February 11-13, 2012

     My father used to have an expression: half the lies I tell aren’t true. I think of that as I make my way through the markets here. I hate to haggle. If you’ve ever seen The Life of Brian, you know what I’m talking about. “Aren’t goin’ to haggle?”  is one of Vince’s (and, it appears, the sellers’) favorite sayings. Everything I buy is rock bottom price, best price, cheaper than K-Mart and better than Walmart. Practically free. No commission. Until Vince enters the fray, that is, and suddenly they smile.
     The former price was not so rock bottom nor practically free. So we have a system. I choose items, he comes in behind me and haggles. I am particularly vulnerable to sellers who have children at their feet. Those I usually like to bargain upward. Like, isn’t that price a little low? Will you have enough commission to feed your kids?
     So I have to walk away while Vince does the deed, because I feel very guilty. By the way they grin at him yet negotiate with huge sighs and much gesturing, they admire him. Obviously half the lies they told about the price weren’t true.
     The waiter at the Italian restaurant across the street tells us he’s out of this dish and that because of all the people he’s served during the day. Yet whenever we walk out to catch a bus or visit our favorite breakfast spot, the seats at his place are empty. Just a little half lie. After all, he didn’t say what day.
     Even our manager family gives a bit of the Mexican shuffle when we ask for things. Our Internet connection troubles have been blamed on “all of Manzanillo”. Yet there appears to be service everywhere else around us. The likely culprit is their own hardware. We also have boiler problems. They look at us sympathetically, as though they’d never heard this complaint before. Let’s see how long it takes to fix it.
     There is one beach seller we always look for every year. Until Friday, we hadn’t seen him and we were a bit worried. John says he can go home happy now because he has at last seen Jesus. Seriously, though, Jésus is a good looking Mexican of indeterminate age (literally, since the houses in his hometown somewhere in Guerrera burned down with all his records inside), who sells us necklaces and earrings and talks our heads off. When he speaks slowly, we can understand most of what he says, but then he often forgets himself as his tale picks up speed and so does his speech pattern.

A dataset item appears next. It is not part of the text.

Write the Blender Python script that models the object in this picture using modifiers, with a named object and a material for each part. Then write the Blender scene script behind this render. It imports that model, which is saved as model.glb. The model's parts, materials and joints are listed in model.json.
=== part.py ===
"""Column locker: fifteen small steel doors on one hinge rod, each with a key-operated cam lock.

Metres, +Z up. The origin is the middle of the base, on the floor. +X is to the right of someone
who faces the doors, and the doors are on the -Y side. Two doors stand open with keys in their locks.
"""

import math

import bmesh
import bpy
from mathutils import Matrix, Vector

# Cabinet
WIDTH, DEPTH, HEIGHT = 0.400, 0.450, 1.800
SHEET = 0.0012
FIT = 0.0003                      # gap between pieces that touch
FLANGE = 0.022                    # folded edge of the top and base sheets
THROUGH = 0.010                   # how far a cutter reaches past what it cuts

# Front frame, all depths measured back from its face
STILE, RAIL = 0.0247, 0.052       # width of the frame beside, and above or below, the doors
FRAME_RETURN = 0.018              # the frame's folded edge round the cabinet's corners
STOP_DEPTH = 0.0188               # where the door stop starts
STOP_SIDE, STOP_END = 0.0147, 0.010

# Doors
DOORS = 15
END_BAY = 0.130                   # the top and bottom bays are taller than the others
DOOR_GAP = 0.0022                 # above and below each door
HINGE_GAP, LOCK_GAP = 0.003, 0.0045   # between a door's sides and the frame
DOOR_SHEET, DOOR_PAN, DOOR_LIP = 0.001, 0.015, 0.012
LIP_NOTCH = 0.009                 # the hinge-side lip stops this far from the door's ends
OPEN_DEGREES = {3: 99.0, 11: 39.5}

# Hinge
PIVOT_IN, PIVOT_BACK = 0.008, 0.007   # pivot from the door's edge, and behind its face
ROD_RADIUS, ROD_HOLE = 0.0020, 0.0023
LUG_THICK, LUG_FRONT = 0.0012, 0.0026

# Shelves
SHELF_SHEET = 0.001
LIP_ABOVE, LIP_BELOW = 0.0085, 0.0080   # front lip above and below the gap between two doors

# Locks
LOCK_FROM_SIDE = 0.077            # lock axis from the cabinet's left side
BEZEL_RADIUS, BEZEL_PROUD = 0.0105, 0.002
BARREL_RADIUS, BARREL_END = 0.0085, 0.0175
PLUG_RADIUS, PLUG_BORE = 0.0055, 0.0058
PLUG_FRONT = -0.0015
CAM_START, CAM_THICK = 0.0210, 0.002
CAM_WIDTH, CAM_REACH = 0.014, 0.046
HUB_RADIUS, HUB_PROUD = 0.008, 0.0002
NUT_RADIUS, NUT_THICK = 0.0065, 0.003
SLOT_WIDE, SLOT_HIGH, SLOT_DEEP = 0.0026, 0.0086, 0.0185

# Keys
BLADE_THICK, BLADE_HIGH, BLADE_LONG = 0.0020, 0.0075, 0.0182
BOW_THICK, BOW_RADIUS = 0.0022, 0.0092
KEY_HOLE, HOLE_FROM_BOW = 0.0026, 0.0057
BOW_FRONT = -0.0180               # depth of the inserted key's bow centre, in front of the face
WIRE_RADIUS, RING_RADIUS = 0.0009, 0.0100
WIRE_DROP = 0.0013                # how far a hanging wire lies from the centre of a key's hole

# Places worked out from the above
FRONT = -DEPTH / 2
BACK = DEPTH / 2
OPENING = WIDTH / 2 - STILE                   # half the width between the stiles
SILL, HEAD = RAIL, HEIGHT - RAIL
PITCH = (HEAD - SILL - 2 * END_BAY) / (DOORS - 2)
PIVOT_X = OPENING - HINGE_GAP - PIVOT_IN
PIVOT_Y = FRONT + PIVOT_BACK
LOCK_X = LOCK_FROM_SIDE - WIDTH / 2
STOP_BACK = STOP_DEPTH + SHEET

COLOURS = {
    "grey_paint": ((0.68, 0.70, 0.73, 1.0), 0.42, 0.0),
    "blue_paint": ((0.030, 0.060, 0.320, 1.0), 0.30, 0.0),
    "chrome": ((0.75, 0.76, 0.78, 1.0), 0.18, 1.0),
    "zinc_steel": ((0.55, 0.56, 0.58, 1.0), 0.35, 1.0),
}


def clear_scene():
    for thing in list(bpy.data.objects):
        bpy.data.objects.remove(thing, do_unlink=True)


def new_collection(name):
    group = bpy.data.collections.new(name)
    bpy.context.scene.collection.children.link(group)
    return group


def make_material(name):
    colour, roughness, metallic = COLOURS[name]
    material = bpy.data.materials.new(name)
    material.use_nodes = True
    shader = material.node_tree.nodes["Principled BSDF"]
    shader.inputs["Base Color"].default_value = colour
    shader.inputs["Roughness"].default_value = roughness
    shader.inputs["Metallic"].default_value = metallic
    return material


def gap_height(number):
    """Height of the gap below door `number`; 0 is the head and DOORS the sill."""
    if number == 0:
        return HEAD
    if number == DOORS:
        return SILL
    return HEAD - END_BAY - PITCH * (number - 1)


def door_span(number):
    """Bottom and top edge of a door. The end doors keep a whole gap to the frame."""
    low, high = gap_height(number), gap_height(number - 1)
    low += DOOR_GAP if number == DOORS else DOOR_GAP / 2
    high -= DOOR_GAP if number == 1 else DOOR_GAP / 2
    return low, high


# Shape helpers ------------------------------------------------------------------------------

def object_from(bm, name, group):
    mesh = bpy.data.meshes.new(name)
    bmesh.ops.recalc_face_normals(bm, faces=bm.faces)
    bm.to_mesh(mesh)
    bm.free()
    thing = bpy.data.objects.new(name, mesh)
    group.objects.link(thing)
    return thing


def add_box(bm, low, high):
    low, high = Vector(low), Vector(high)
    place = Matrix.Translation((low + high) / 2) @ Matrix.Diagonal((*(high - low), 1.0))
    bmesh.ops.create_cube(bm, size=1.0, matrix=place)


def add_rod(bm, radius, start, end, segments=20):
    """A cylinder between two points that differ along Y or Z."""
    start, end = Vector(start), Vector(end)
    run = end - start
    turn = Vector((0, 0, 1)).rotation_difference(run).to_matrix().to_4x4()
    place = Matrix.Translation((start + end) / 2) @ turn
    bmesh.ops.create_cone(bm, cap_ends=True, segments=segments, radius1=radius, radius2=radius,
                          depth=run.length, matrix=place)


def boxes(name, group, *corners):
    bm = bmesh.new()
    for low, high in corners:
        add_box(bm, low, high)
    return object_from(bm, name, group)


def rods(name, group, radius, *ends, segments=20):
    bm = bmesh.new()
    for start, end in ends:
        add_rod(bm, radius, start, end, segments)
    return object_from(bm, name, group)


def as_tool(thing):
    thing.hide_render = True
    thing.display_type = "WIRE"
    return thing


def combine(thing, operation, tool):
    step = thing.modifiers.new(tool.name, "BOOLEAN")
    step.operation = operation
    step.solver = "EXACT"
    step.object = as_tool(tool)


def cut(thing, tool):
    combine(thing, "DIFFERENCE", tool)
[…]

Then he notices our confusion and says out loud, como se dice, how can I say this in simpler terms? John always gives him a beer and he stands under the umbrella out of the brutal sun for a time, telling us about his family. He’s a grandfather, has a 28-year-old, among other children. Maybe he started when he was 14, who knows?

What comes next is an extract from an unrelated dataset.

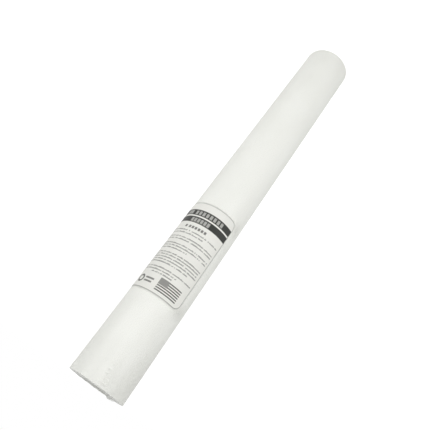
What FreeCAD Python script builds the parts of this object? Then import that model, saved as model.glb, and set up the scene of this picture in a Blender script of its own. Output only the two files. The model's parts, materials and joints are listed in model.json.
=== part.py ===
import FreeCAD, Part
import math
import os
import Sketcher

# A 20 inch sediment filter cartridge of the slim size.
# It is a thick tube of blown polypropylene fibre in a clear shrunk sleeve, with a sticker on its side.
# Frame: millimetres, +Z along the tube, origin on the axis in the plane that the cartridge stands on.
# The sleeve's flat, pressed lip is at the foot, and its gathered lip is at the head.

# Driving dimensions: alias, value, meaning
SIZES = [
    ("element_length", "508", "length of the fibre tube, the nominal 20 inches"),
    ("element_diameter", "60.7", "outside of the fibre tube"),
    ("bore_diameter", "28", "through bore of the fibre tube"),
    ("edge_break", "0.9", "softened outer edge of both cut ends"),
    ("film_thickness", "0.15", "wall of the shrunk sleeve"),
    ("lip_width", "9", "how far the sleeve folds in over each end face"),
    ("pleat_start", "1.6", "distance from the tube's side to where the pleats begin"),
    ("pleat_start_share", "0.2", "width and rise of a pleat at its start, as a share of those at the hem"),
    ("broad_pleat_width", "4.6", "broad pleat at the hem"),
    ("broad_pleat_rise", "0.6", "broad pleat above the lip"),
    ("broad_pleat_count", "7", "broad pleats round the hem"),
    ("broad_pleat_heading", "5", "direction of the first broad pleat, degrees"),
    ("middle_pleat_width", "3.2", "middle pleat at the hem"),
    ("middle_pleat_rise", "0.5", "middle pleat above the lip"),
    ("middle_pleat_count", "8", "middle pleats round the hem"),
    ("middle_pleat_heading", "29", "direction of the first middle pleat, degrees"),
    ("fine_pleat_width", "2.2", "fine pleat at the hem"),
    ("fine_pleat_rise", "0.4", "fine pleat above the lip"),
    ("fine_pleat_count", "11", "fine pleats round the hem"),
    ("fine_pleat_heading", "16", "direction of the first fine pleat, degrees"),
    ("corner_fold_width", "9", "raised corner of film at the hem"),
    ("corner_fold_rise", "1.7", "raised corner of film above the lip"),
    ("corner_fold_start_share", "0.45", "its width and rise at its start, as a share of those at the hem"),
    ("corner_fold_heading", "105.5", "direction of the raised corner, degrees"),
    ("pucker_count", "5", "puckers in a column below the head"),
    ("pucker_heading", "232", "direction of the column of puckers, degrees"),
    ("pucker_first", "4.4", "first pucker below the head"),
    ("pucker_pitch", "4.4", "spacing of the puckers"),
    ("pucker_rise", "0.35", "first pucker above the sleeve"),
    ("pucker_fade", "0.04", "how much lower each next pucker is"),
    ("pucker_ridge", "0.9", "half the height of a pucker along the tube"),
    ("pucker_turn", "14", "radius at which the first pucker is bent"),
    ("pucker_tighten", "1.6", "how much tighter each next pucker is bent, so that it is shorter"),
    ("label_width", "76.2", "sticker round the tube, 3 inches"),
    ("label_height", "114.3", "sticker along the tube, 4.5 inches"),
    ("label_corner", "7.5", "corner radius of the sticker"),
    ("label_thickness", "0.12", "sticker with its glue"),
    ("label_drop", "94.3", "sticker's edge below the head"),
    ("label_heading", "-90", "direction that the sticker's middle faces, degrees"),
]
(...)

     The rain is pretty relentless, especially during the night. It sounds as though someone is taking a shower right outside our balcony. Once we wake up at 2:30 a.m. to see the wind whipping and the rain in sheets. Luckily we had closed our windows and balcony door.
     During the rainy day time we do our shopping for food and other necessities, play dice, watch the waves roll in and out. The swallows do a square dance on the street side of our unit. We watch them chirping, swarming, diving and dipping in the cloudy sunset. When the weather clears for a bit, we sit on the balcony and watch the birds and the sky. We see a new species (which turns out not to be so new, simply forgotten from another year): he’s all black except the bottom of the tail and belly, which is a bright yellow. He’s a yellow-winged cacique, which Vince already has circled in his bird book. Grackles gather in the palm above our pool and talk, twee, trill, whistles, high and low, a little giggle here and there.

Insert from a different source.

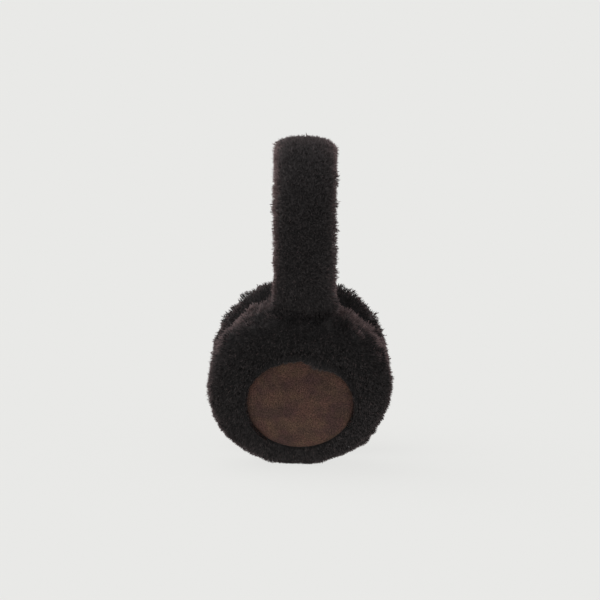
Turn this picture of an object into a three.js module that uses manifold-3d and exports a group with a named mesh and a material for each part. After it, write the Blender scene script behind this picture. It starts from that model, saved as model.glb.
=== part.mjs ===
// Sheepskin earmuffs: two round, thickly furred ear cups on an arched furred headband, with a
// domed suede patch let into each cup's outer face.
// Units are millimetres. +Z is up, X runs from cup to cup and Y from the wearer's face to the back
// of the head. The origin lies midway between the cups, on the surface that they stand on.

import * as THREE from "three";
import { mergeVertices } from "three/addons/utils/BufferGeometryUtils.js";
import Module from "manifold-3d";

const wasm = await Module();
wasm.setup();

// Ear cups, measured over the fur
const CUP_RADIUS = 56;
const CUP_THICKNESS = 48;
const CUP_SQUARENESS = 3.2; // superellipse exponent of the cup's section: 2 is an ellipse
const CUP_TILT = THREE.MathUtils.degToRad(26); // the cups' lower edges lean together
const CUP_GAP = 7; // between the cups' inner faces, at their closest
const PRESSED_DEPTH = 2; // how far the fur that the earmuffs stand on is pressed flat
const EAR_HOLLOW_RADIUS = 24; // the soft dimple in the face that lies on the ear
const EAR_HOLLOW_DEPTH = 3;

// Headband, measured over the fur
const HEAD_RISE = 129; // from the cups' centres up to the inside of the arch
const BAND_WIDTH = 39.5;
const BAND_THICKNESS = 20;
const BAND_SQUARENESS = 2.7;
const BAND_FLARE = 3.5; // extra width where the band meets a cup
const FLARE_LENGTH = 20;
const BAND_FOOT = 26; // how far the band runs on past the cup's rim before the cup cuts it off

// Suede patches
const PATCH_RADIUS = 33;
const PATCH_WALL = 1.8;
const PATCH_CROWN = 2.6; // height of the dome over its rim
const PATCH_SUNK = 3; // depth of the patch's rim below the flat of the cup's outer face
const PATCH_SEGMENTS = 56;

// Fur locks: each is a small pyramid of the fleece, fused to the skin beneath it
const LOCK_LENGTH = 2.6;
const LOCK_SPACING = 5.3; // between a lock's tip and the hollows beside it
const LOCK_SLIDE = 0.3; // how far a tip strays sideways, as a share of the spacing
const TIP_LOWEST = 0.8; // heights over the skin, as shares of a lock's length
const TIP_HIGHEST = 1.1;
const HOLLOW_HIGHEST = 0.25;
const SALT = { cupHeight: 1, cupSlide: 2, bandHeight: 3, bandSlide: 4 }; // a scatter of its own for each

const SEAM_GAP = 0.3; // clearance between pieces that are sewn together
const PROFILE_STEPS = 600; // of the fine sampling that equal lengths are measured on
const MERGE_DISTANCE = 1e-4; // points closer than this are one
const MIRROR_X = new THREE.Vector3(-1, 1, 1);

const furMaterial = new THREE.MeshStandardMaterial({ color: 0x262222, roughness: 0.95, metalness: 0 });
const suedeMaterial = new THREE.MeshStandardMaterial({ color: 0x43332d, roughness: 0.9, metalness: 0 });

// A repeatable number from 0 to 1 for one place on a piece.
function scatter(row, place, salt) {
  const wave = Math.sin(row * 127.1 + place * 311.7 + salt * 74.7) * 43758.5453;
  return wave - Math.floor(wave);
}

function smoothstep(t) {
  const u = Math.min(1, Math.max(0, t));
  return u * u * (3 - 2 * u);
}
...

     We go out for hamburgesa y papas fritas y cervesa at Bricio’s and watch some futbal with Alex and his wife. Poor Alex has bet on the wrong team!
     When we come back, one of the swallows has taken a room in our unit: the one outside just above the light fixture in our hallway.
     The next morning, he’s on the floor, panting, his little head tucked under his chest. His back feathers are an exquisite blue, which we hadn’t noticed before. His orange belly is hidden as he breathes in gasps. He must have hit a wall trying to exit quickly. We leave him alone for a while, then gently move him to the ledge and some fresh air, so no one will step on him. We don’t have much hope. But I am reminded of a poem I wrote about a very similar situation, a long time ago.
bird
against the window
lies bent in the leaves
we sit and watch
the sun warm on our fingers
entwined on the table
it will be all right he tells me
but I don’t believe
his eyes catch mine and hold them
his love surges inside me
his faith warms me
I feel myself let go
reach out to trust him
the bird fluffs his wings
flies away in the sun
     And he does. I am going down the steps when I see him. His little orange and blue body revived, he spreads his wings and heads for the other swallows lining the wires around our unit. I take it as a good omen.
     The sky clears later, so we head for the Miramar market. Suddenly it’s hot again and humid. We shop, then have lunch gazing out at the gorgeous flat beach of Santiago Bay with its folding frolicking waves.
     On our return (in an air conditioned cab!), we gather back on our own beach, wet sand baking in the welcome sun under our feet. Sunday kids are playing in the water and throwing sand at each other on the beach. Their dogs roll and scuffle under our chairs, leave a deposit by the steps. Schools of silver fish have arrived. They are boiling the water again, but this time we can hear them, the ocean is so calm. They sound like water babbling over stones in a stream as they skim along the surface, over and under one another, as though they are racing away from something bigger underneath. And maybe they are.
     From above, the birds gather. Pelicans skim the surface, or land in the middle of the broil of fish, fluttering back up with a flash of silver in their beaks. The magnificent frigates and cormorants are kamikazes as they go beak-first into the sea, disappear for a moment, and come straight back up with lunch.
     We are enjoying our Mexican TV when the sand rumbles under our feet. As though a giant serpent is burrowing its way underground, like that old Kevin Bacon movie. The earth has moved. Later, we settle to watch the spectacular sunset on our balconies, and it moves again. The balcony shakes as though someone massively strong is running through the hallway. Earthquake. The kind of sigh from the ground that my son and daughter-in-law feel all the time in LA. For me and Vince, it’s a new sensation to know that you are not really in control. Mother Nature is. And it’s not nice to fool Mother Nature.
     We have no idea why, but our Skype and our Internet won’t connect later on, even though the signal looks strong. We are horribly disappointed, as we were supposed to see Dave, Rebecca, Sydney and Evan.
     On top of that, I look at my quarterly statements from my publisher. As a result of both disappointments, I go to bed in a huge snit, deciding never to write nor leave my house ever ever again. So there. Probably another lie that’s not true.